Luis Fernández Molina
Cuando era niño decían que era de buena suerte encontrar uno de esos chayes aún filosos.
Como que en esos años mozos la fortuna era más dadivosa porque era común levantarlas del suelo. Los que sabían aseguraban que cuando estallaba un rayo, en el lugar del impacto se formaba una de esas piedras. Por eso le llamaban también “piedra de rayo” y chaye. Bonita imagen, pero no del todo correcta. Es cierto que esas piedras se formaron después de soportar una increíble carga de calor, pero en las entrañas de la tierra y no en la superficie y tampoco en un fulgurante segundo sino que a través de muchos años, siglos, millones de años para que el magna volcánico, a través de ese crisol de calor y presión, se convirtiera en vidrio porque eso es: vidrio natural.
Sin esa obsidiana las civilizaciones mesoamericanas no hubieran podido prosperar. Era una materia prima esencial; de ella se obtenían herramientas cortantes y punzocortantes. A falta de hierro o de cualquier otro metal (no se trabajó metal alguno). Por eso los depósitos eran sumamente valiosos en esta región, tanto como el pedernal lo era en las tierras bajas de Petén y Yucatán donde el suelo no era volcánico sino cárstico.
Cerca de la ciudad capital existen dos yacimientos que han sido explotados por más de 25 siglos de historia. En sentido figurado son lugares más ricos que la Cuenca del Ruhr, las minas de diamante de Kimberley, las colinas de Hierro de Minnesota, los depósitos de oro aluvial de Johannesburgo, la región carbonera de Rhondda en Gales o los potosís de Bolivia.
A unos 25 kilómetros están los afloramientos de obsidiana de El Chayal y unos 100 kilómetros después, en la misma cuenca del Motagua, estaban los ricos depósitos de jade (el que se exportaban hasta el centro norte de México y toda Centroamérica).
El Chayal estuvo bajo control de los señoríos del valle central (ahora la capital). Tiene más de 50 afloramientos (vetas expuestas) esparcidos en diversa geografía: Azacualpilla, San José del Golfo, San Antonio la Paz entre otros; de hecho, al costado de la carretera cualquier viajero puede apreciar uno de esos afloramientos, pero el más importante se denomina “La Joya”. En ese lugar se empezaba el proceso; se instalaron los talleres primarios que recibía el material extraído de la tierra. Los operarios in situ hacían taludes y sacaban los bloques a los que se les retiraba una corteza de piedra. Luego formaban tabletas y nódulos y ese producto “semiprocesado” se enviaba a Kaminal Juyú donde abundaban los talleres más refinados en los que “fabricaban” los muy diferentes artículos por medio de dos tecnologías: percusión y presión. Los hábiles artesanos se especializaron en localizar, en el corazón de la pieza, el “punto de fractura” e iban desprendiendo hasta llegar al núcleo del nódulo. La curvatura de las navajas dependía de dicho núcleo.

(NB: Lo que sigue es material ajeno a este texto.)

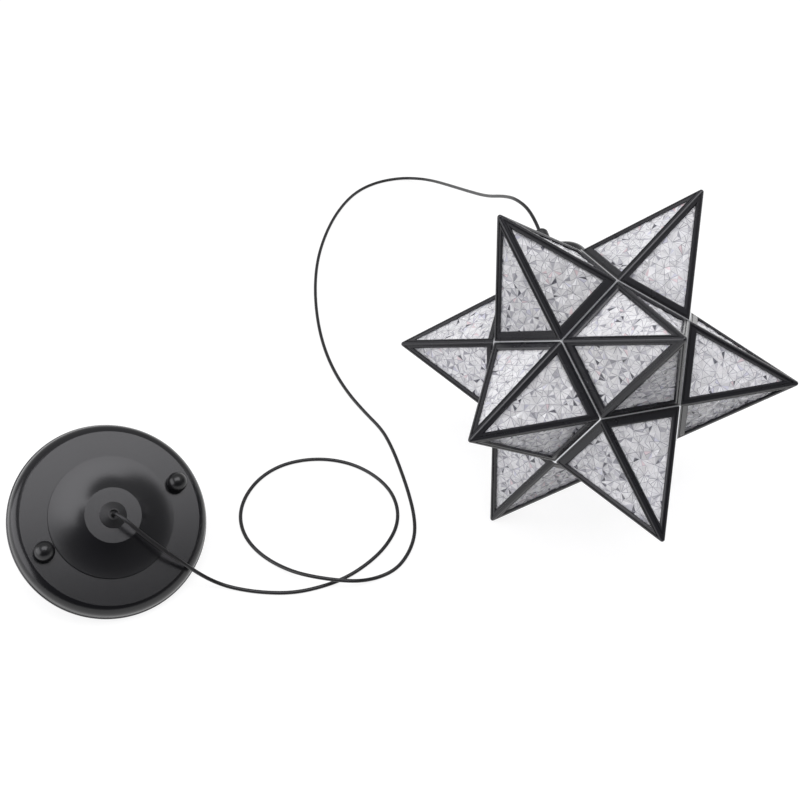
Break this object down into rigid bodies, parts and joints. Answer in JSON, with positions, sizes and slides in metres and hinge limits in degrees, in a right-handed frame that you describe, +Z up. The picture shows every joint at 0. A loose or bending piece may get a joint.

El derivado más común era la navaja prismática pero había una completa gama de productos, todos necesarios para, en defecto de metales, cortar y tajar la carne, cuchillos para sangrar el maguey, procesar alimentos; para defensa personal, lanzas, flechas y macanas y, claro está, para el “cuchillo del diablo” con el que hacían los limpios tajos en los pechos de las víctimas de los sacrificios humanos.
Nuestro Kaminal Juyú fue un “hub” industrial importantísimo que exportaba chayes a cambio de mercaderías de diversos lugares. Había otras factorías en Pachuca (México, Sierra de las Navajas, color verde) y Teotihuacán. Pequeños yacimientos en Tajumulco, San Martín Jilotepeque e Ixtepeque, Jutiapa, (que en náhuatl quiere decir obsidiana), Sansare (verde opaco), Otumba (anaranjado).